Cover Story: Andy Summers

This is the second time in the past six months that we’ve featured an artist on the cover who has passed his 70th birthday. There was David Crosby in August, now Andy Summers kicking off 2018 here in our January NAMM Show issue. Both are guitarists, both writers, both avid readers. Each of them an artist, not simply a musician. Each of them supremely talented and driven. Each of them achieving a creative renaissance and exploding with musical—and artistic—output right now, with no signs of slowing down.

Believe me, in the current media climate, with its focus on a 24-hour (and now seemingly 3-hour) cycle and its yen for the all-important younger demographic, this is not normal. I keep thinking that I might get called up into the executive office someday soon and asked to explain. “It’s David Crosby! It’s Andy Summers!” That’s probably how I would start, though, thankfully, that would never happen. These men are Artists, capital A. They defy demographics.

When I was finishing up high school, I thought of Andy Summers as the cool guy in The Police, the one I thought most likely of the three to hang out with the cast from Monty Python. And when I saw them at Comiskey Park on the Synchronicity tour, halfway through college, it was stunning. Three instruments filling up a stadium. A huge sound, and it all seemed to begin with Summers’ guitar. It was mesmerizing, and it was musical.

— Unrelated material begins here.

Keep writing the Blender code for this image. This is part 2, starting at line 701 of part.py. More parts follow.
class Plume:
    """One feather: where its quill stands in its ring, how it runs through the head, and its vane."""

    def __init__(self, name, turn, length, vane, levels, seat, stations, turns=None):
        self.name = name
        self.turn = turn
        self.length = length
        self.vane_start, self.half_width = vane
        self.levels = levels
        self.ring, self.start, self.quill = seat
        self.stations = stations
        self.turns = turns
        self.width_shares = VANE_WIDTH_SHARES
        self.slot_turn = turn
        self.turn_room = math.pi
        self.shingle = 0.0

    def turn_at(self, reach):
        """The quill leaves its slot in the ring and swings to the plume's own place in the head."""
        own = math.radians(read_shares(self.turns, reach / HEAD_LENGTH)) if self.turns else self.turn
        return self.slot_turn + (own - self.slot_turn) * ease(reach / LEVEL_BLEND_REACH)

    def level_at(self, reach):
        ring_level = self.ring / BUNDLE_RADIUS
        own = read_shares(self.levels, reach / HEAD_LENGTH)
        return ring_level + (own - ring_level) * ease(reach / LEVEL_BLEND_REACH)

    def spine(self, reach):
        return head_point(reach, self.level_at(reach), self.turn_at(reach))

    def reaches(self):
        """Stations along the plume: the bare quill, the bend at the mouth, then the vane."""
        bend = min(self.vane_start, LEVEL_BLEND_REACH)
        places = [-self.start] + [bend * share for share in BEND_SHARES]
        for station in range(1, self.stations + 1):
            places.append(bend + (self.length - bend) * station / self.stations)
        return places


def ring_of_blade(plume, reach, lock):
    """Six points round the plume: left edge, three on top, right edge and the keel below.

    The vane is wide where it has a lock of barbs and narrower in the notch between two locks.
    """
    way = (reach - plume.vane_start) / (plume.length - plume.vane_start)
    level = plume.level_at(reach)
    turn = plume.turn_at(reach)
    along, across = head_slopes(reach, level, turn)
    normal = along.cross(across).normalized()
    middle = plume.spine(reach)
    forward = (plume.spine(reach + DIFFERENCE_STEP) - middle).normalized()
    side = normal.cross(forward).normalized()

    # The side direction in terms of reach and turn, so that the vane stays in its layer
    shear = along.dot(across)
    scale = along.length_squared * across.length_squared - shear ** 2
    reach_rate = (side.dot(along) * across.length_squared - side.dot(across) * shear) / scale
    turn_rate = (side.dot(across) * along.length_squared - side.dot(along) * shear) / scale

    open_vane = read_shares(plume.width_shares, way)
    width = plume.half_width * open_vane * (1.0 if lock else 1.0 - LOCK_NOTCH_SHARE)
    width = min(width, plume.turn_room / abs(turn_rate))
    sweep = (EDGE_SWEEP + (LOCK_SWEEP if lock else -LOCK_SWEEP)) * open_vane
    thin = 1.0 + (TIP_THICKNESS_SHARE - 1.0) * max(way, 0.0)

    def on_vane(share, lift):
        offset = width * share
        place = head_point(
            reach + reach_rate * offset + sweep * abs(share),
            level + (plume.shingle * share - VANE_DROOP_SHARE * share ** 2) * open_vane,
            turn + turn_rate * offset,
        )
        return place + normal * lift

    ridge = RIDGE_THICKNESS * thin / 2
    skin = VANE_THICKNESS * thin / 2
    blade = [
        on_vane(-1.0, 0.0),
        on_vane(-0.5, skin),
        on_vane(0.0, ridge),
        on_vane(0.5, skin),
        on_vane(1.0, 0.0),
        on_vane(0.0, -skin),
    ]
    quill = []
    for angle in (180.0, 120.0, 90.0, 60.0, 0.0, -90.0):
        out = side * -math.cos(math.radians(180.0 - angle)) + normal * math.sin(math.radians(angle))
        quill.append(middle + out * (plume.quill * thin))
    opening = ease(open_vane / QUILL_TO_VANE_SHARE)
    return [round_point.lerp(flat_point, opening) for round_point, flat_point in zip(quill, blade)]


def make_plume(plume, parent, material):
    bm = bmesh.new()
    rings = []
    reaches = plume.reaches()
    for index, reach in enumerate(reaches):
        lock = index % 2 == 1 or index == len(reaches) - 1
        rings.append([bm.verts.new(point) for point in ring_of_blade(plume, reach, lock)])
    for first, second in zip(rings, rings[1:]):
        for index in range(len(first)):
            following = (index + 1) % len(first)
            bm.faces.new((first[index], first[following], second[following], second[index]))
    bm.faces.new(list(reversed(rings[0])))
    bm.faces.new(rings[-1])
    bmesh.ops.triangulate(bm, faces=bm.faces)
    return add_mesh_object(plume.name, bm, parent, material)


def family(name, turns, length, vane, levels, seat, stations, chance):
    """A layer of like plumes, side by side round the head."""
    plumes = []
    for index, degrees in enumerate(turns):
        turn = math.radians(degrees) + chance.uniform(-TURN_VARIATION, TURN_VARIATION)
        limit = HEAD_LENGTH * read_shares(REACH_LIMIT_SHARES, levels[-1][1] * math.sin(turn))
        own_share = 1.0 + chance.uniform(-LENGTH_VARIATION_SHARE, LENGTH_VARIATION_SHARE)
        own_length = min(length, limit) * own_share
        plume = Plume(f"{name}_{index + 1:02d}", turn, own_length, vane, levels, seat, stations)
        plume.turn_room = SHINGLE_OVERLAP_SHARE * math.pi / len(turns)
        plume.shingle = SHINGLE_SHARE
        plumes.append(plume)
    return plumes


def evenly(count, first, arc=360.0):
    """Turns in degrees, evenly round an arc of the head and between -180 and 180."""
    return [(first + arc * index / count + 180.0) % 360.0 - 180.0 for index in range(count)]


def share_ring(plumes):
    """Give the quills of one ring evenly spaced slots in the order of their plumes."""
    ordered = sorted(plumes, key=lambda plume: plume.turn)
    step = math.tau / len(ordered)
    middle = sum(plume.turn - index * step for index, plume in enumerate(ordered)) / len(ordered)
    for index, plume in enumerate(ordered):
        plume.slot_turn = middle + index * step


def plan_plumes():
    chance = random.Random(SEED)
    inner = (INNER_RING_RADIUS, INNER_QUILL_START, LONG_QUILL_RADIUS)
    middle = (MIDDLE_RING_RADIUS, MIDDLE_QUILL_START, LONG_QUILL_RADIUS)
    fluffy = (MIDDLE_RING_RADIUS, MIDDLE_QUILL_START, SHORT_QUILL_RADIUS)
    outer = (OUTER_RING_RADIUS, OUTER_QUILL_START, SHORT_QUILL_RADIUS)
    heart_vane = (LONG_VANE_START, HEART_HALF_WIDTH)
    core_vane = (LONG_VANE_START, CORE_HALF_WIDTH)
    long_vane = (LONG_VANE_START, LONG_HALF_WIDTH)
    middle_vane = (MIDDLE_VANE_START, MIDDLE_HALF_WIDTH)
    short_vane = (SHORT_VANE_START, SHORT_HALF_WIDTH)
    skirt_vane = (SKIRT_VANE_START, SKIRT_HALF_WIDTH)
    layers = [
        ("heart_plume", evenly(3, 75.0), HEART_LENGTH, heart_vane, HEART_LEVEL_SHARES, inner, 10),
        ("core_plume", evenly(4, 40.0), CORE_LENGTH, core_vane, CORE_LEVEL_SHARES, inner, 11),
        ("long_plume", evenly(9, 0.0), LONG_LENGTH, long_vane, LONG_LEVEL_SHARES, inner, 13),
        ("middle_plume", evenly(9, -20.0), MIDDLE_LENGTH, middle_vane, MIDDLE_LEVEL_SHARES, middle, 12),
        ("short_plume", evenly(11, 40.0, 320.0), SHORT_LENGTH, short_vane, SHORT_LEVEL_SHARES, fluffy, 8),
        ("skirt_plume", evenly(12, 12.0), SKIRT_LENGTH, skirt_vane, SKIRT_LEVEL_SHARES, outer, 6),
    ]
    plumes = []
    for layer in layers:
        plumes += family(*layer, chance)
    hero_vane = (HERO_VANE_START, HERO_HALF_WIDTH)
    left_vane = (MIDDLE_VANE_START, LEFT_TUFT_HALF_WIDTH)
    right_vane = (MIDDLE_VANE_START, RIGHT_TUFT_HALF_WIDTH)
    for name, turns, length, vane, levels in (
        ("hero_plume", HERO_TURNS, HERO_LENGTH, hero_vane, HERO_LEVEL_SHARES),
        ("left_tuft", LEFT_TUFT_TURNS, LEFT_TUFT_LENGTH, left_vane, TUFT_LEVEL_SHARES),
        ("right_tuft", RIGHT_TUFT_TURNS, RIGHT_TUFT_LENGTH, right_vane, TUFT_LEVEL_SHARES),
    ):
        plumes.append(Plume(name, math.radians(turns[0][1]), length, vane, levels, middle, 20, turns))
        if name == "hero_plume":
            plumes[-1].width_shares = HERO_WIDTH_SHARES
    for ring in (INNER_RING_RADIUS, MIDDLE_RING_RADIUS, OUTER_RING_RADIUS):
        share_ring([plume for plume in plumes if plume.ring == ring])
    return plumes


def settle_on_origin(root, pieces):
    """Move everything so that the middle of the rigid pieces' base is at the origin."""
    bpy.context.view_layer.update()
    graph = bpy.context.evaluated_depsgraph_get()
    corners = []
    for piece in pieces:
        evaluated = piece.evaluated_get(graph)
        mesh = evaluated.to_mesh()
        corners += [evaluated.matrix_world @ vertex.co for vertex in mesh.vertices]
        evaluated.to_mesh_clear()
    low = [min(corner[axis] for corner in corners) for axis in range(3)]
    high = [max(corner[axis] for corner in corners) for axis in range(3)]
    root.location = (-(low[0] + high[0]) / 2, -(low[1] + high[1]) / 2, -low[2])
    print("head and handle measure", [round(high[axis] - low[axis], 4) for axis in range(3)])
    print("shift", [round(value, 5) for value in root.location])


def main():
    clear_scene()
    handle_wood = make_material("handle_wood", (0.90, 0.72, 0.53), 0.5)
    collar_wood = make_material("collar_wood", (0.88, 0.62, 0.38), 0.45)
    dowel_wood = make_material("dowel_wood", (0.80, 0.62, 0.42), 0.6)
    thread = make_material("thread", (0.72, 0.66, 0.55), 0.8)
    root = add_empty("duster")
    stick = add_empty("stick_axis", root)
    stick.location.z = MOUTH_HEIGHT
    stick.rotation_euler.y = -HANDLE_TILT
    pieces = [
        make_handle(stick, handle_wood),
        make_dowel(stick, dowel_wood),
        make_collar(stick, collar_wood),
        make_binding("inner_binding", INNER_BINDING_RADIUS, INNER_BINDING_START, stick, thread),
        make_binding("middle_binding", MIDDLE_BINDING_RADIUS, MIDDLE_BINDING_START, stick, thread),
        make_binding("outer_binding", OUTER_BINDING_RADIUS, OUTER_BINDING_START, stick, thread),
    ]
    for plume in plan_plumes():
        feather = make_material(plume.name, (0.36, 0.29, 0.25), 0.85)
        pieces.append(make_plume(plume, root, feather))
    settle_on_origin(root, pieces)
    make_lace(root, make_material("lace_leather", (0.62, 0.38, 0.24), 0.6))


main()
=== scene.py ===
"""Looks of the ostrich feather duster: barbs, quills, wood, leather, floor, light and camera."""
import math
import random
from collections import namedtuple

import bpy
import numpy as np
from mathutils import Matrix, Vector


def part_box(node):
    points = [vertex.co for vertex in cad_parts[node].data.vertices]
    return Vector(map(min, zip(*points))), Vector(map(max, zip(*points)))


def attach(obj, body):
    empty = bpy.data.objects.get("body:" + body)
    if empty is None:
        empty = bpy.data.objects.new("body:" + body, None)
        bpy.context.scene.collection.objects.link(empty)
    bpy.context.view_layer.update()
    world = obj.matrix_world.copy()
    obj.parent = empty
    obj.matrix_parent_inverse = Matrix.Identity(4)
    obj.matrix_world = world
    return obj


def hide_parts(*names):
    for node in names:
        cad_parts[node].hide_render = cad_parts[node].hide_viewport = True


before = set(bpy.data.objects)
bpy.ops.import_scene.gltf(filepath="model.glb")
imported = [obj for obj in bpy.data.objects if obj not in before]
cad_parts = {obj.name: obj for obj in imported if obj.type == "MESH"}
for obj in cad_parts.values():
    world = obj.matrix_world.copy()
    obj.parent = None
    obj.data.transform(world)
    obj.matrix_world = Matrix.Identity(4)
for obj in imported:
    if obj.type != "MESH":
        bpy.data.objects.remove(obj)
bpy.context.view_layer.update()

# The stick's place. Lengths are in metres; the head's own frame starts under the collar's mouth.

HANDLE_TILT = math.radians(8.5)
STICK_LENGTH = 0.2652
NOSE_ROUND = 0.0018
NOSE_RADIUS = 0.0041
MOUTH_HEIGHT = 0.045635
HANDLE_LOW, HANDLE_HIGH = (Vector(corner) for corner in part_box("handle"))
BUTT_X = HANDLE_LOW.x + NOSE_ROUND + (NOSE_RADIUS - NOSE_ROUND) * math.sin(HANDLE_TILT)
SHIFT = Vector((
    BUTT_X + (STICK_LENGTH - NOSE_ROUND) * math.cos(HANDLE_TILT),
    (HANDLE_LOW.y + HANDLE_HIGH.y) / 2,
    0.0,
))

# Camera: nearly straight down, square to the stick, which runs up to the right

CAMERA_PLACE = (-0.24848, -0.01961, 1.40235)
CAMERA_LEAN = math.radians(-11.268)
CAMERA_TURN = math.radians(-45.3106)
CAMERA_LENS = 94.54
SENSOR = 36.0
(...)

Then I went off and lived life, joined Mix, and some 30-plus years later, I’m talking on the phone with Andy Summers about a cover story for Mix. I knew of his reputation as a player, but I readily admit that I didn’t know much more. And there’s a lot that went on in those years pre- and post-Police.

I learned that he has a studio, he tours, he makes new music at a pretty prolific rate and he’s continually evolved as a musician. So he certainly fits the Mix cover criteria. But it was his mentality as an Artist that drew me in, the connections that he makes between photography and music, the eye and the ear. That, and the fact that he is always reaching for something new, culturally, musically and artistically. His photo work has taken him around the world, to villages and cities in southeast Asia and throughout South America. He has three books of photography in print, many of the subjects gathered during his musical travels. A fourth book is forthcoming, focusing on images he gathered in recent travels through China.

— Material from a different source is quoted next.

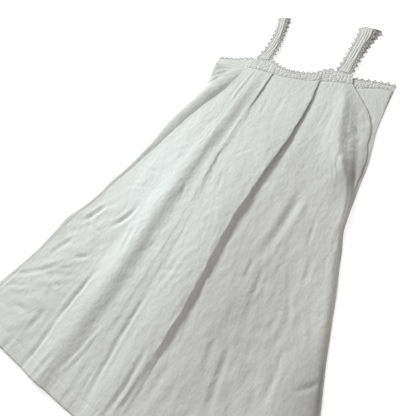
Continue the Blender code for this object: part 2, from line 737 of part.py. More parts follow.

A few of those photographs are included in this month’s excellent cover story written by New York-based music journalist—and friend of Summers—Bradley Bambarger. The cover photo itself, and all of the shots inside not by Andy, were shot by his son, Mo Summers. All of the output, musically and visually, comes out of a creative space in Venice Beach, Calif., where Summers works with his longtime guitar tech, engineer, photo editor, confidante and friend, Dennis Smith. As Smith says in the piece, “I am a quieter sort of person than Andy, but we’re both Englishmen in California who drink coffee instead of tea.”

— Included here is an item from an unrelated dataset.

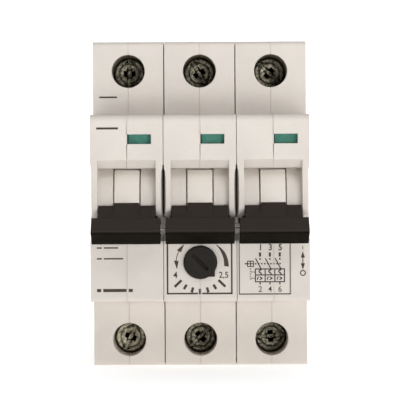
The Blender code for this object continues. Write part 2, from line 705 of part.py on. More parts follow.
def coil_mesh():
    """The short-circuit coil: ribbed turns of wire between the two flanges of its bobbin."""
    bore, valley, crest, flange = COIL_RADII
    back, front = COIL_DEPTH
    wound = front - back - 2 * COIL_FLANGE
    pitch = wound / COIL_TURNS
    profile = [(bore, front), (flange, front), (flange, front - COIL_FLANGE)]
    for turn in range(COIL_TURNS):
        start = front - COIL_FLANGE - turn * pitch
        profile += [(valley, start), (crest, start - pitch / 2)]
    profile += [(valley, back + COIL_FLANGE), (flange, back + COIL_FLANGE), (flange, back)]
    profile += [(bore, back), (bore, front)]
    return clean_mesh(turned("trip_coil", profile, along_depth(0, COIL_HEIGHT)), "trip_coil")


def plunger_mesh():
    """The plunger that the coil drives against the contact arm."""
    body = rod("trip_plunger", PLUNGER_RADIUS, PLUNGER_DEPTH, along_depth(0, COIL_HEIGHT))
    return clean_mesh(body, "trip_plunger")


def bimetal_mesh():
    """The overload strip: the lower terminal's tongue, a shelf and the upright bimetal."""
    bottom = TERMINAL_HEIGHTS["lower"] - CAGE_HALF_HEIGHT + TOUCH
    low, high = BIMETAL_SHELF
    back, front = TONGUE_DEPTH
    outline = [
        (back, bottom), (front, bottom), (front, low), (BIMETAL_FRONT, low), (BIMETAL_FRONT, BIMETAL_TOP),
        (BIMETAL_FRONT - BIMETAL_THICKNESS, BIMETAL_TOP), (BIMETAL_FRONT - BIMETAL_THICKNESS, high),
        (back, high),
    ]
    width = (-TONGUE_HALF_WIDTH, TONGUE_HALF_WIDTH)
    return clean_mesh(side_prism("bimetal_strip", outline, width), "bimetal_strip")


def rail_clip_mesh():
    """The sliding clip: a T-section with a jaw for the rail and a slot for a screwdriver."""
    narrow, wide = (limit - TOUCH for limit in CLIP_SLOT_HALF_WIDTHS)
    front = HOOK_FRONT - BEARING_GAP
    step = CLIP_SLOT_STEP + BEARING_GAP
    body = box("rail_clip", (-wide, wide), (step, front), (CLIP_BOTTOM, CLIP_JAW_HEIGHT))
    back = box("clip_back", (-narrow, narrow), (REAR + BEARING_GAP, step + OVERLAP),
               (CLIP_BOTTOM, CLIP_BACK_TOP))
    half_width, low, high = CLIP_PULL_SLOT
    pull = box("clip_pull_slot", (-half_width, half_width), (REAR - OVERLAP, front + OVERLAP), (low, high))
    return piece(body, added=[back], removed=[pull])


# ---------------------------------------------------------------- pieces shared by the modules

def rivet_mesh(name, centre):
    """A rivet through all three modules, with a flat head sunk into each outer side."""
    head_radius, thickness = RIVET_HEAD
    end = OUTER_SIDE - RIVET_SINK
    seat = end - thickness
    profile = [
        (0, end), (head_radius, end), (head_radius, seat), (RIVET_RADIUS, seat),
        (RIVET_RADIUS, -seat), (head_radius, -seat), (head_radius, -end), (0, -end),
    ]
    return clean_mesh(turned(name, profile, along_width(*centre), RIVET_STEPS), name)


def trip_bar_mesh():
    """The common trip bar with one paddle in each module."""
    ends = (-TRIP_BAR_HALF_LENGTH, TRIP_BAR_HALF_LENGTH)
    shaft = rod("trip_bar", TRIP_BAR_RADIUS, ends, along_width(*TRIP_BAR))
    outline = strip(TRIP_BAR, PADDLE_TIP, PADDLE_WIDTH)
    paddles = [
        side_prism("paddle", outline, (x - PADDLE_HALF_THICKNESS, x + PADDLE_HALF_THICKNESS))
        for x in POLE_CENTRES
    ]
    return piece(shaft, added=paddles)


# ---------------------------------------------------------------- assembly

def add_part(collection, name, mesh, surface, origin, parent=None, smooth=False):
    """Add a finished part whose origin lies on the given point, which is on its joint's axis."""
    if mesh.users == 0:
        mesh.transform(Matrix.Translation(-origin))
        mesh.materials.clear()
        mesh.materials.append(surface)
        if smooth:
            mesh.shade_smooth()
    part = bpy.data.objects.new(name, mesh)
    collection.objects.link(part)
    part.parent = parent
    part.location = origin
    return part


def build_modules(collection, surfaces):
    """Add every piece that each of the three modules holds."""
    housing, light = surfaces["housing"], surfaces["toggle"]
    black, zinc, copper = surfaces["black"], surfaces["zinc"], surfaces["copper"]
    pivot = place(0, *PIVOT)
    shells = shell_meshes()
    repeated = [
        ("toggle", toggle_mesh(), light, pivot),
        ("lever_cap", lever_mesh(), black, pivot),
        ("status_flag", flag_mesh(), surfaces["flag"], place(0, FLAG_DEPTH[0], FLAG_HEIGHT[0])),
        ("fixed_contact", fixed_contact_mesh(), copper, place(0, TONGUE_DEPTH[0], 0)),
        ("contact_arm", contact_arm_mesh(), copper, place(0, *ARM_PIVOT)),
        ("arc_chute", arc_chute_mesh(), surfaces["steel"], place(0, CHUTE_DEPTH[0], 0)),
        ("trip_coil", coil_mesh(), copper, place(0, COIL_DEPTH[0], COIL_HEIGHT)),
        ("trip_plunger", plunger_mesh(), surfaces["steel"], place(0, PLUNGER_DEPTH[0], COIL_HEIGHT)),
        ("bimetal_strip", bimetal_mesh(), surfaces["brass"], place(0, TONGUE_DEPTH[0], BIMETAL_SHELF[0])),
        ("rail_clip", rail_clip_mesh(), black, place(0, REAR, CLIP_JAW_HEIGHT)),
    ]
    for side, height in TERMINAL_HEIGHTS.items():
        on_axis = place(0, SCREW_HEAD[2], height)
        repeated.append((side + "_terminal_screw", screw_mesh(side, height), zinc, on_axis))
        repeated.append((side + "_clamp_cage", cage_mesh(side, height), zinc, on_axis))
    round_pieces = ("toggle", "trip_coil", "trip_plunger")
    for number, centre in enumerate(POLE_CENTRES, start=1):
        pole = bpy.data.objects.new(f"pole_{number}", None)
        pole.location = place(centre, 0, 0)
        collection.objects.link(pole)
        for side in ("left", "right"):
            name = f"pole_{number}_{side}_shell"
            add_part(collection, name, shells[number, side], housing, place(0, 0, 0), pole)
        for name, mesh, surface, origin in repeated:
            add_part(collection, f"pole_{number}_{name}", mesh, surface, origin, pole,
                     smooth=name in round_pieces)


def build_shared(collection, surfaces):
    """Add the pieces that run through all the modules, and the dial."""
    steel = surfaces["steel"]
    add_part(collection, "lever_tie_pin", tie_pin_mesh(), steel, place(0, *PIVOT))
    add_part(collection, "trip_bar", trip_bar_mesh(), surfaces["black"], place(0, *TRIP_BAR))
    add_part(collection, "current_dial", dial_mesh(), surfaces["black"], place(0, DIAL_FACE, DIAL_HEIGHT))
    for name, centre in RIVETS.items():
        add_part(collection, name, rivet_mesh(name, centre), steel, place(0, *centre))


def main():
    """Build the whole breaker."""
    parts, _ = clear_scene()
    surfaces = {
        "housing": material("housing_plastic", (0.74, 0.68, 0.62), 0.45),
        "toggle": material("toggle_plastic", (0.70, 0.64, 0.58), 0.4),
        "black": material("black_plastic", (0.03, 0.027, 0.024), 0.4),
        "flag": material("flag_green", (0.06, 0.2, 0.16), 0.5),
        "zinc": material("zinc_plate", (0.22, 0.21, 0.18), 0.4, 1.0),
        "copper": material("copper", (0.75, 0.42, 0.28), 0.35, 1.0),
        "brass": material("bimetal", (0.62, 0.55, 0.38), 0.4, 1.0),
        "steel": material("steel", (0.55, 0.55, 0.54), 0.35, 1.0),
    }
    build_modules(parts, surfaces)
    build_shared(parts, surfaces)


main()
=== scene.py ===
"""The looks of a three-pole motor protection breaker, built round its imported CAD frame.

The housing, levers, toggles, dial, screws and clips are remodelled here with rounded edges and
finer curves, and the printed scale and circuit diagram are added as thin raised ink. The
mechanism inside keeps its CAD solids, with their edges broken and their own metals.
Lengths are named in millimetres; X runs right, Z up, and depth forwards from the rail (-Y).
"""

import json
import math

import bmesh
import bpy
from mathutils import Matrix, Vector


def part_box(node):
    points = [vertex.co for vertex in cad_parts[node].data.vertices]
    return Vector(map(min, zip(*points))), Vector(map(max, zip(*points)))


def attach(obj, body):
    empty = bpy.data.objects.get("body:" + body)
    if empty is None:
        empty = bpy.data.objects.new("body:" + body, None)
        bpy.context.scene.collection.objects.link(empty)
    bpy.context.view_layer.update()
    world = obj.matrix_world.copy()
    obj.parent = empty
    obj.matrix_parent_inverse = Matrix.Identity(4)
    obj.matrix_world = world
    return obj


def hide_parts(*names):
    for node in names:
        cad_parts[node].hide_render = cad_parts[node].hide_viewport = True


MM = 0.001
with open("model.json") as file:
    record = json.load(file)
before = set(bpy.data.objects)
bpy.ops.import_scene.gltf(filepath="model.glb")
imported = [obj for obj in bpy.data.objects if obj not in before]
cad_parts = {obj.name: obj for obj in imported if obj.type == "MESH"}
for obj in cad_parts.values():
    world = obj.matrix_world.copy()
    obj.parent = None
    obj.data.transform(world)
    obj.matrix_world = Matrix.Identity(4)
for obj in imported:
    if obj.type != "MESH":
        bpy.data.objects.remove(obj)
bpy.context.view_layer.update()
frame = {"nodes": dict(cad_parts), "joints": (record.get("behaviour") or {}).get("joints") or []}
JOINTS = {joint["name"]: joint for joint in frame["joints"]}


def joint_place(name):
    """A joint's place as millimetres to the right, forwards and up."""
    x, y, z = JOINTS[name]["pos_m"]
    return x / MM, -y / MM, z / MM


def node_limits(node):
    """A CAD node's limits in millimetres: its x range, its depth range and its height range."""
    low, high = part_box(node)
    return (low.x / MM, high.x / MM), (-high.y / MM, -low.y / MM), (low.z / MM, high.z / MM)


def node_axis(node):
    """The depth and the height in the middle of a CAD node that lies across the modules."""
    _, depths, heights = node_limits(node)
    return sum(depths) / 2, sum(heights) / 2


# ---------------------------------------------------------------- driving dimensions, from the frame

POLES = (1, 2, 3)
(_, POLE_HALF_WIDTH), (REAR, NOSE), (BOTTOM, TOP) = node_limits("pole_2_right_shell")
POLE_CENTRE = {
    pole: (node_limits(f"pole_{pole}_left_shell")[0][0] + node_limits(f"pole_{pole}_right_shell")[0][1]) / 2
    for pole in POLES
}
PIVOT = joint_place("handle_throw")[1:]
ARM_PIVOT = joint_place("contact_arm_2_swing")[1:]
TRIP_BAR = joint_place("trip_bar_turn")[1:]
_, DIAL_FACE, DIAL_HEIGHT = joint_place("dial_turn")
TERMINAL_HEIGHTS = {side: joint_place(f"{side}_screw_2_turn")[2] for side in ("upper", "lower")}
SCREW_FACE = joint_place("upper_screw_2_turn")[1]
RIVETS = ("upper_rear_rivet", "lower_rear_rivet", "upper_front_rivet", "lower_front_rivet")

# A module's side outline, walls, seams and edges
SHOULDER = 44.0
NOSE_HALF_HEIGHT = 22.5
TOP_EDGE_RADIUS, BOTTOM_EDGE_RADIUS = 1.2, 0.6
NOSE_TOP_RADIUS, NOSE_BOTTOM_RADIUS = 1.7, 1.1
NOSE_WALL = 1.6
REAR_EDGE_RADIUS = 0.8
RAIL_HALF_OPENING = 17.8
SEAT_HALF_HEIGHT = 15.4
SEAT_RELIEF = 0.3
HOOK_FRONT, HOOK_HEIGHT = -1.4, 15.8
SIDE_WALL = 1.3
CHAMBER_HALF_WIDTH = POLE_HALF_WIDTH - SIDE_WALL
SOCKET_DEPTH = 0.8
SKIN_HALF_WIDTH = POLE_HALF_WIDTH + 0.1
SEAM_HALF_LINE = 0.006
SEAM_EDGE_RADIUS = 0.02
OUTER_EDGE_RADIUS = 0.6
JOINT_EDGE_RADIUS = 0.2
MOUTH_EDGE_RADIUS = 0.45
CUT_EDGE_RADIUS = 0.13
BODY_GAPS = (0.06, 0.015)
OVERLAP = 0.5
BEARING_GAP = 0.2
ARM_SOCKET_RADIUS = 1.4
TRIP_BAR_HOLE_RADIUS = 1.8
RIVET_HOLE_RADIUS, RIVET_SEAT_RADIUS = 1.7, 2.7

# The handle channel
CHANNEL_HALF_WIDTH = 7.0
CHANNEL_HALF_HEIGHT = 9.5
BAND_HEIGHT = 2.0
BAND_DEPTH = 58.2
FLOOR_RADIUS = 9.0
FLOOR_WALL = 1.4
NOTCH_DEPTH = 55.0
NOTCH_TOP, NOTCH_BOTTOM = -1.9, -6.9
NOTCH_ROUND = 1.6
HUB_RADIUS = 9.6
HUB_HALF_WIDTH = 3.03
HUB_SIDE_GAP = 0.25
AXLE_RADIUS = 2.0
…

What makes someone like Andy Summers keep pushing himself? Keep inventing? Keep looking for The New? His influences run far and wide, from the films of Fellini and Truffaut to the art of David Lynch to the simple human body in a frame on a gallery wall in a foreign city. That’s what artists do, Summers says. Making art is what keeps him alive.

In an age where athletes begin to focus on a single sport by age 4, and musicians have picked out “their instrument” by age 6, it’s refreshing to come across an Artist who seeks influences everywhere he looks—and then brings those influences into his or her music. That’s what Artists do. And Andy Summers is certainly living the Artist’s life.